■ **Collected data**:

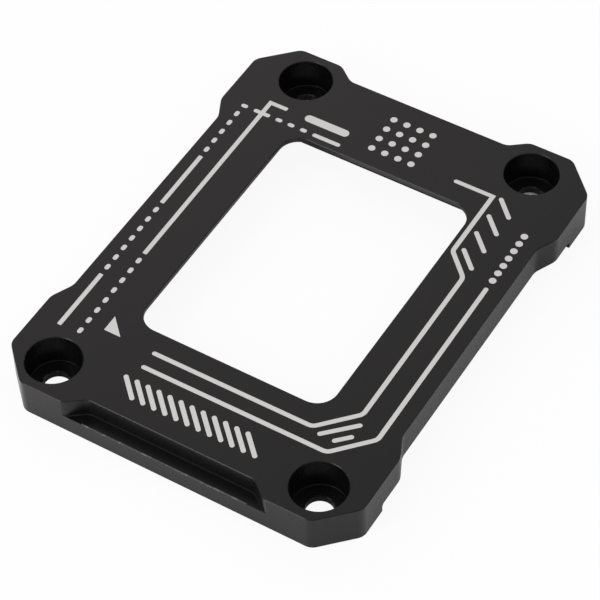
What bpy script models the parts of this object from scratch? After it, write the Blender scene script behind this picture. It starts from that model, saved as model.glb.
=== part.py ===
"""Retention frame for a processor socket, milled from one piece of aluminium and anodised black.

The frame lies on its feet with +Z up. Its long way is along Y, and the end with the pocket is at -Y.
"""

import math

import bmesh
import bpy

MM = 0.001

# Plate
LENGTH = 71.2 * MM
WIDTH = 54.0 * MM
THICKNESS = 6.0 * MM
CORNER_CHAMFER = 4.92 * MM
CORNER_RADIUS = 1.9 * MM
EDGE_BREAK = 0.1 * MM

# Waist of the long sides, between the ears of the two ends
EAR_LENGTH = 14.22 * MM
SIDE_INSET = 1.54 * MM
SIDE_SLOPE_RUN = 3.13 * MM
SIDE_RADIUS = 2.5 * MM

# Waist of the two ends, open at the rear and a pocket at the front
EAR_WIDTH = 11.66 * MM
END_INSET = 2.03 * MM
END_SLOPE_RUN = 2.64 * MM
END_RADIUS = 2.0 * MM
SHELF_THICKNESS = 3.05 * MM
SHELF_EDGE_BREAK = 0.15 * MM
POCKET_FILLET = 0.15 * MM
RUN_OUT = 0.03 * MM

# Window over the heat spreader, with a thin lip that presses on its rim
SIDE_RAIL = 12.24 * MM
FRONT_RAIL = 16.15 * MM
REAR_RAIL = 15.14 * MM
WINDOW_RADIUS = 3.0 * MM
LIP_THICKNESS = 0.7 * MM
LIP_AT_SIDES = 4.24 * MM
LIP_AT_ENDS = 2.88 * MM
RECESS_RADIUS = 2.5 * MM

# Feet under the corners and the front rail
FOOT_HEIGHT = 1.42 * MM
FRONT_FOOT = 9.6 * MM
REAR_FOOT = 10.0 * MM
REAR_FOOT_WIDTH = 14.3 * MM
FOOT_RADIUS = 1.2 * MM
FOOT_FILLET = 0.4 * MM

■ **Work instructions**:
Pick each line holding the word "that" out of the data and copy it.

■ **Task result**:
What bpy script models the parts of this object from scratch? After it, write the Blender scene script behind this picture. It starts from that model, saved as model.glb.
# Window over the heat spreader, with a thin lip that presses on its rim